Memories. One thought leads to another. One sentence leads to a thousand word essay! This essay grew from a random thought about Marcel Courtillet.



















11 comments:

Anonymous said...

Master4Caster,

I am a Redskins fan who happened across your blog and this entry about Carroll High School Basketball in the 60's was of particular interest to me. Both my father and uncle played for Carroll during that time and about a year ago, I discovered numerous newspaper clippings from that era including the original Washington Post stories of games/players you mentioned: the Mackin upset (Carroll 36, Mackin 35), the Catholic title game (Dematha 75, Carroll 66) and the 1966 Washington Post All-Met Squad (with Luis Grillo, Austin Carr, Sid Catlett, Ernie Austin, Billy Gaskins, Harold Fox, Willie Allen, Louie West, Will Hetzell and John Hummer). Who is Lacy Brown? I did not see a mention of him in either the text or box scores any of the clippings.

Master4Caster said...

Wow! Thank you for the comment. Lacy Brown was Class of 1964, two years ahead of Grillo (and me). Who are your dad & uncle? I was the quiet nerdy kid who did not play sports. But there's a good chance I remember them.

Master4Caster said...

I reread my article and realized I made a brain fart. Lacy Brown was not part of Carroll's 1966 basketball team. Thanks for point that out.

Anonymous said...

Saw Marcel today along with many other former Carroll players, coaches and teachers. Maus Collins and Bob Dwyer were inducted as the first members of the ACHS athletic hall of fame.

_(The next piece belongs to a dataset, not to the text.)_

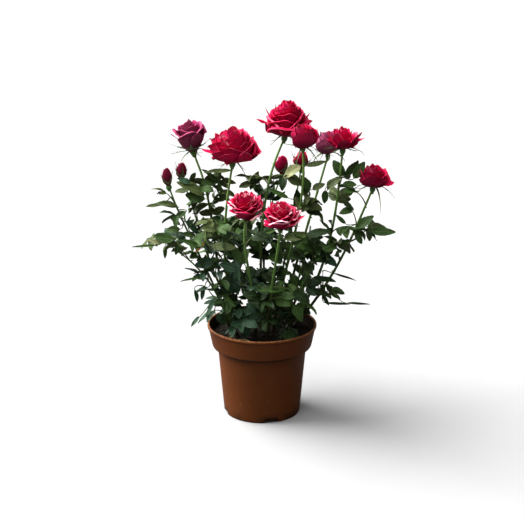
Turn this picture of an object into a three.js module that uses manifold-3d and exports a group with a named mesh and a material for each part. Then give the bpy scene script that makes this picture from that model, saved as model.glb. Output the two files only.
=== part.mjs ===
/**
 * Rose bush growing in its plastic pot.
 *
 * Millimetres, +Z up. The origin is the centre of the pot's flat underside and -Y is the front.
 * The canes rise from the soil, each as one tapering limb that ends under its bloom, bud or shoot.
 * Every mass of leaves is one uneven closed solid that reaches to the cane it grows on, cut
 * round the canes and blooms that pass through it.
 */
import * as THREE from 'three';
import { mergeVertices } from 'three/addons/utils/BufferGeometryUtils.js';
import Module from 'manifold-3d';

const wasm = await Module();
wasm.setup();

// ---------------------------------------------------------------- driving dimensions

const GAP = 0.3; // clearance between neighbouring pieces
const WELD = 1e-4; // vertices nearer than this are one vertex
const PULL = 3; // shift of a curve's inner point for each unit of the bow beside it
const COUNTER = 1.5; // what the bow further off takes from that shift

const POT = {
  height: 102,
  wall: 1.5,
  floor: 2.2,
  baseRadius: 41.8,
  baseFillet: 2.5,
  bodyTopRadius: 48.5,
  bodyTop: 74,
  bandFoot: 78.2,
  bandFootRadius: 54.7,
  rimRadius: 60,
  lip: 0.8,
  segments: 28,
};
const DRAIN = { count: 4, turn: 15, width: 14, height: 3.2, innerEdge: 34, outerEdge: 46 };
const SOIL = { level: 93, crown: 45, edgeDrop: 1.2, segments: 20 };
const CANE = { flare: 0.8, flareHeight: 6, sides: 5, steps: 7, search: 60 };
/** Radius of a cane at its foot and at its head, by what it carries: the last part of its name. */
const GIRTHS = { bud: [1.4, 0.9], shoot: [1.4, 0.7] };
const BLOOM_CANE_GIRTH = [1.65, 1.15];
const MASS = { core: 0.84, lobes: 9, lobeHeight: 0.26, lobeSharpness: 7, outerDetail: 2, innerDetail: 1 };
const BLOOM = { segments: 9, ruffles: 5, ruffleDepth: 0.07 };

const COLOR = {
  pot: 0x6e4028,
  soil: 0x1c1512,
  cane: 0x4f7a33,
  bloom: 0xb3123c,
  bud: 0x8e1436,
  leaf: 0x2f4a26,
};

/**
 * Canes by where they leave the soil and where they end. `bow` is how far each swings sideways
 * from the straight line between the two, a third and two thirds of the way up.
 */
const CANES = {
  top: { foot: [-2, 8], head: [24, 16, 307], bow: [-8, -12] },
  top_right: { foot: [12, -4], head: [43, -24, 306], bow: [3, 7] },
  left: { foot: [-22, -4], head: [-31, -28, 290], bow: [-13, -11] },
  left_rear: { foot: [-30, 8], head: [-74, 40, 283], bow: [-3, 3] },
  right_rear: { foot: [18, 14], head: [72, 50, 278], bow: [0, 0] },
  right: { foot: [26, 0], head: [86, 5, 296], bow: [17, 13] },
  far_right: { foot: [36, 16], head: [118, -5, 256], bow: [9, 7] },
  front_left: { foot: [-8, -26], head: [-17, -60, 239], bow: [3, -2] },
  front_right: { foot: [6, -30], head: [19, -80, 235], bow: [-2, -1] },
  far_left_bud: { foot: [-34, -7], head: [-99, -15, 262], bow: [3, 0] },
  left_bud: { foot: [-18, 20], head: [-87, 30, 258], bow: [-10, -5] },
  rear_left_bud: { foot: [4, 22], head: [22, 50, 258], bow: [-8, -10] },
  rear_right_bud: { foot: [13, 32], head: [43, 55, 263], bow: [0, 0] },
  low_left_shoot: { foot: [-26, -18], head: [-95, -30, 198], bow: [7, 12] },
  low_right_shoot: { foot: [30, -14], head: [62, -20, 195], bow: [-7, -4] },
  rear_left_shoot: { foot: [-8, 32], head: [-40, 70, 190], bow: [0, 0] },
  rear_right_shoot: { foot: [26, 27], head: [55, 70, 180], bow: [0, 0] },
};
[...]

A couple of hundred attendees. It was great to see a lot of the old timers.

Anonymous said...

Coley O'brien graduated from St. John's in June 1965. St John's was 10-0 his final season and topped ranked in the DC metro area. Jim Fisher was the quraterback when Carroll won 7-0 in the fall of 65.

Master4Caster said...

The mind is the second thing to go. Thanks for the corrections. Now that you point that out, I do recall it as you say it.

Still like the thought that the '66 football team beat O'Brien, though.

1966, was that really 40 years ago? Wow.

Unknown said...

Sid Catlett and Austin Carr preceded Digger Phelps at Notre Dame. Their coach was Johnny Dee.

Another interesting Notre Dame angle is that Fr. Edward "Monk" Malloy was a basketball teammate of John Thompson, Jr., the former Georgetown coach, at Archbishop Carroll High School. Malloy would play hoops at ND, while Thompson would play at Providence.

Unknown said...

One more thing: Collis Jones, from St. John's, played on that ND team with Carr and Catlett. As seniors, they teamed up to stun mighty UCLA, which wouldn't lose again until 88 games had passed and Notre Dame -- this time under Digger Phelps -- would beat them. The latter ND team was was led by John Shumate, Gary Brokaw, and Dwight Clay, along with Adrian Dantley, a freshman from DeMatha.

Anonymous said...

Interesting read. I found it while researching Maus Collins. One small point I'd like to correct is that Claude Prather played under the legendary Roy Lester at Richard Montgomery, not at Montgomery Blair. And RM was not "a white team", but rather a mixed race team that was predominately white. RM had many outstanding black athletes (Butch Isreal, Squeaky Hebron and Billy Summerour come to mind) before Claude but he was probably the first to have such a big leadership role as quarterback.

Anonymous said...

I was just about to write that Prather played for RM. Additionally, he was quite a basketball player there as well.

Unknown said...

Marcell C had appendicitis. Joe H., Carroll class of 1964.